Editor’s Note: In this new feature, the Greenhouse Grower varieties team will choose one noteworthy variety each month we think is worth bringing to your attention. Then we’ll share growers’ and breeders’ perspectives on the best ways to produce it successfully at your operation. This month we focus on the hardy Coreopsis UpTick series, winner of Greenhouse Grower’s 2016 Industry’s Choice Medal of Excellence for Breeding.
Growing Tips From John Wilson, Seville Farms
When asked about producing Coreopsis UpTick, John Wilson says he doesn’t have much to say because it was so easy to grow. Wilson, a Corporate Grower for Seville Farms, says based on the new series’ strong performance during the trialing he has done so far, the nursery ordered a large quantity of the plants for future growing.

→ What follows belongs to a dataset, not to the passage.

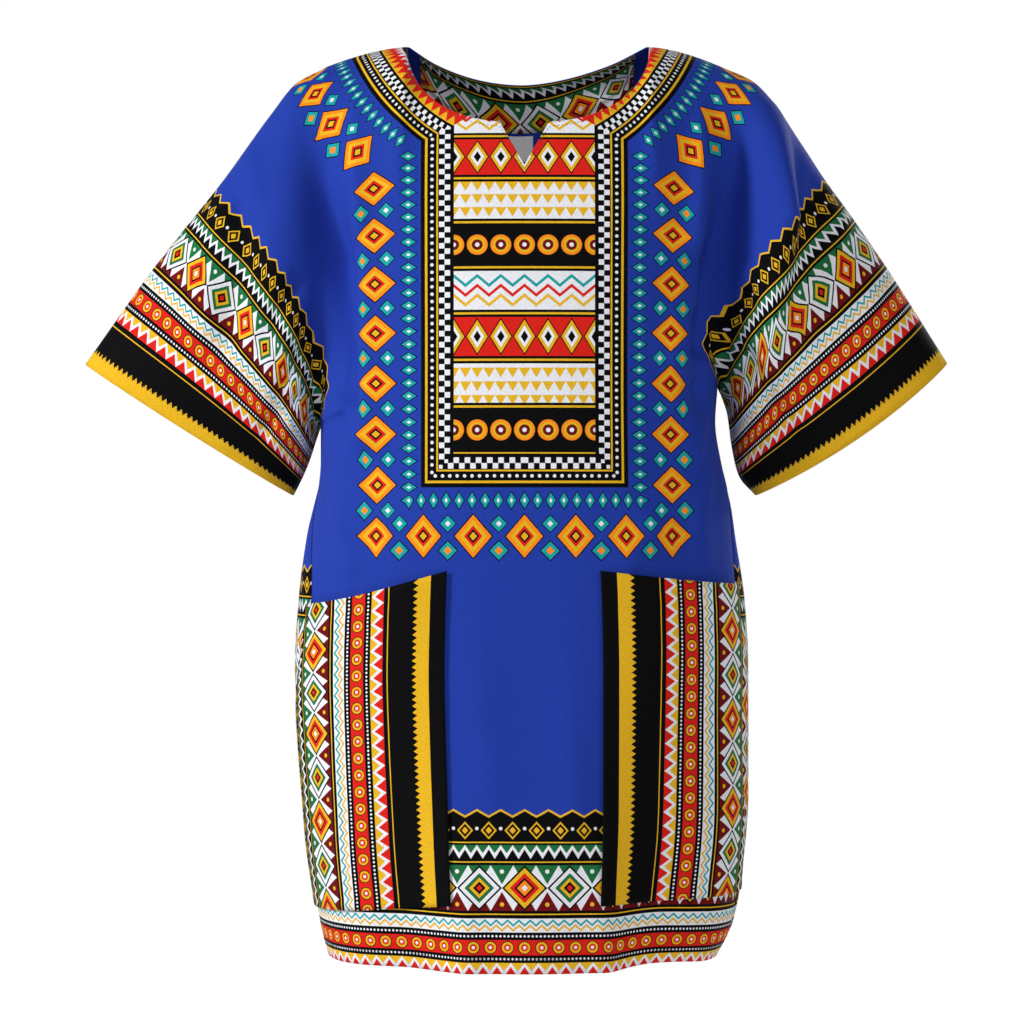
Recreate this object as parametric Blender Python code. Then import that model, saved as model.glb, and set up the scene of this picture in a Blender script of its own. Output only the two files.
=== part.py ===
"""Dashiki shirt: a hollow worn form cut as a front and a back with the half sleeves in one piece.

Metres, +Z up, the front faces -Y. The origin is where the wearer's shoulders hold the shirt: level with
the points where the shoulder seams meet the neck, midway between them, in the plane of those seams.
Left and right are the viewer's, seen from the front.
"""

import math
from collections import namedtuple

import bmesh
import bpy
from mathutils import Vector

# Cloth and seams
WALL = 0.0015
LABEL_WALL = 0.001
GAP = 0.0003

# Main sizes
HEM_Z = -0.757
NECK_LEFT = 0.098
NECK_RIGHT = 0.105
FRONT_NECK_DROP = 0.074
NOTCH_DROP = 0.036
NOTCH_HALF = 0.020
BACK_NECK_DROP = 0.023
SECTION_POWER = 2.5

# Half width of the body at each height, at the armhole above the armpit and at the side below it.
# seam is where the side seam runs on the section: 1 is the widest point, less is further forward.
Width = namedtuple("Width", "z left right left_seam right_seam")
WIDTHS = (
    Width(0.000, 0.165, 0.165, 1.00, 1.00),
    Width(-0.284, 0.169, 0.162, 1.00, 1.00),
    Width(-0.316, 0.170, 0.160, 1.00, 1.00),
    Width(-0.350, 0.170, 0.165, 1.00, 1.00),
    Width(-0.375, 0.173, 0.171, 0.94, 0.95),
    Width(-0.411, 0.181, 0.176, 0.83, 0.86),
    Width(-0.465, 0.188, 0.184, 0.74, 0.78),
    Width(-0.518, 0.191, 0.187, 0.80, 0.77),
    Width(-0.572, 0.188, 0.187, 0.93, 0.76),
    Width(-0.626, 0.183, 0.187, 0.98, 0.78),
    Width(-0.680, 0.178, 0.183, 1.00, 0.84),
    Width(-0.733, 0.170, 0.174, 1.00, 0.90),
    Width(-0.757, 0.164, 0.162, 1.00, 0.92),
)

# Depth of the body in front of and behind the seam plane, by the drop below the shoulder seam
Depth = namedtuple("Depth", "drop front back")
DEPTHS = (
    Depth(0.000, 0.000, 0.000),
    Depth(0.010, 0.032, 0.050),
    Depth(0.030, 0.058, 0.083),
    Depth(0.060, 0.078, 0.096),
    Depth(0.110, 0.100, 0.105),
    Depth(0.200, 0.121, 0.113),
    Depth(0.300, 0.132, 0.118),
    Depth(0.400, 0.138, 0.124),
    Depth(0.520, 0.144, 0.132),
    Depth(0.680, 0.150, 0.139),
    Depth(0.757, 0.152, 0.141),
)

# The shoulder seam's drop from the neck to the armhole line
SHOULDER_DROP = 0.0175

# Sleeve rings from the armhole line (share 0) to the cuff (share 1): the over-arm and underarm points
# seen from the front, how far the ring stands out before and behind the seam plane, and how far its
# middle bows out along the arm
Ring = namedtuple("Ring", "share top_x top_z low_x low_z front back bow")
LEFT_SLEEVE = (
    Ring(0.00, 0.165, -0.018, 0.170, -0.316, 0.070, 0.070, 0.000),
    Ring(0.13, 0.190, -0.031, 0.173, -0.324, 0.074, 0.072, 0.000),
    Ring(0.25, 0.212, -0.058, 0.176, -0.333, 0.076, 0.072, 0.000),
    Ring(0.45, 0.251, -0.112, 0.180, -0.346, 0.071, 0.068, 0.001),
    Ring(0.72, 0.307, -0.182, 0.187, -0.363, 0.058, 0.056, 0.001),
    Ring(1.00, 0.368, -0.267, 0.194, -0.377, 0.046, 0.046, 0.001),
)
RIGHT_SLEEVE = (
    Ring(0.00, 0.165, -0.0175, 0.162, -0.284, 0.068, 0.070, 0.000),
    Ring(0.13, 0.192, -0.030, 0.168, -0.297, 0.073, 0.072, 0.000),
    Ring(0.25, 0.211, -0.051, 0.172, -0.310, 0.076, 0.072, 0.000),
    Ring(0.45, 0.246, -0.103, 0.175, -0.334, 0.072, 0.068, 0.003),
    Ring(0.72, 0.300, -0.180, 0.181, -0.360, 0.060, 0.056, 0.005),
    Ring(1.00, 0.355, -0.266, 0.195, -0.377, 0.047, 0.046, 0.008),
)
ARMHOLE_PROFILE_NORM = 1.80

# Pocket edges: height of the top and bottom at the centre, the left side seam and the right side seam
PocketLine = namedtuple("PocketLine", "centre left right")
POCKET_TOP = PocketLine(-0.438, -0.466, -0.450)
POCKET_BOTTOM = PocketLine(-0.704, -0.716, -0.702)
POCKET_INNER = 0.333
FACING_ROWS = 2.8
LABEL_ROWS = (2.93, 3.0, 4.0)
LABEL_COLUMNS = (-1.78, -1.0, 0.0, 0.79)

# Grid: the columns of each half body as shares of the half width, then cells in the other directions
NECK_COLUMN = 0.60
BODY_COLUMNS = (0.0, 0.061, 0.121, 0.19, 0.26, POCKET_INNER, 0.41, 0.48, 0.54, NECK_COLUMN, 0.67, 0.74,
                0.81, 0.87, 0.92, 0.957, 0.985, 1.0)
ARM_ROWS = 12
POCKET_ROWS = 9
CHEST_ROWS = 5
HEM_ROWS = 2
SLEEVE_CELLS = 10

# Folds: a soft ridge (height above 0) or trough (below 0) along a straight stretch seen from the front
# or the back, with its height at both ends and its half width across. Stretches of one run share a name.
Fold = namedtuple("Fold", "run x1 z1 x2 z2 height1 height2 width")
FRONT_FOLDS = (
    Fold("left armpit", -0.174, -0.080, -0.156, -0.180, -0.004, -0.017, 0.018),
    Fold("left armpit", -0.156, -0.180, -0.150, -0.310, -0.017, -0.012, 0.018),
    Fold("left chest edge", -0.132, -0.130, -0.130, -0.330, 0.004, 0.009, 0.013),
    Fold("right armpit", 0.176, -0.090, 0.156, -0.190, -0.006, -0.019, 0.018),
    Fold("right armpit", 0.156, -0.190, 0.146, -0.290, -0.019, -0.012, 0.017),
    Fold("right chest edge", 0.150, -0.090, 0.128, -0.270, 0.003, 0.008, 0.013),
    Fold("right sleeve ridge", 0.196, -0.060, 0.214, -0.150, 0.005, 0.012, 0.015),
    Fold("right sleeve ridge", 0.214, -0.150, 0.200, -0.270, 0.012, 0.005, 0.015),
    Fold("right sleeve trough", 0.244, -0.120, 0.236, -0.240, -0.010, -0.006, 0.014),
    Fold("left sleeve tuck", -0.220, -0.140, -0.246, -0.250, -0.004, -0.009, 0.013),
    Fold("left sleeve ridge", -0.250, -0.150, -0.274, -0.240, 0.005, 0.003, 0.015),
    Fold("right drag line", 0.128, -0.300, 0.146, -0.430, 0.006, 0.005, 0.013),
    Fold("left drag line", -0.150, -0.350, -0.140, -0.430, 0.006, 0.004, 0.013),
    Fold("left hem wave", -0.106, -0.520, -0.096, -0.757, -0.002, -0.014, 0.032),
    Fold("right hem wave", 0.112, -0.540, 0.104, -0.757, -0.002, -0.016, 0.034),
    Fold("middle hem wave", 0.000, -0.560, 0.004, -0.757, 0.000, 0.005, 0.040),
)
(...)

“If breeders were looking to come up with something that says ‘wow,’ they have done it with the UpTick Series,” Wilson says. “It was easy to grow, quick to fill out and flower, and didn’t need plant growth regulators.”
Wilson says one of the plant’s benefits is its fast finish. The first trial he did was in late February. He started the plants in 50-cell liners and finished them in 2.5-quart pots. With a smaller liner used as input, the grow time might be a few weeks longer, but still should be a fast finish. The plants were ready in six or seven weeks, with lots of color and good branching by the third week of April. Wilson began running a second trial in June to see how the series handles a Texas summer.
Here are a few things to note from Wilson’s trial experience:
Pinching: One pinch in the liner
Growth media: Peat-Lite or bark mix. Wilson chose straight peat mix for his trials.
Irrigation: Wilson says the plants didn’t get watered as well as they should have in the trial greenhouse for a period. Still, they tolerated the abuse pretty well.
Lighting: Wilson did not use supplemental lighting, although he says growers in certain areas might use interrupted night lighting if they desire a very early finish.
Disease: Wilson says the coreopsis resided next to some veronica plants during the trial. The veronica had problems with mildew while the Uptick coreopsis stayed clean.
Nutrition: Wilson used a low to medium rate of slow release fertilizer. He says 200 ppm nitrogen on a constant basis would be more than adequate.
Temperatures: Trial plants were grown with low 40°Fs night temperatures, and 55°F to 70°F day temperatures. “Pretty much whatever nature gave us,” Wilson says.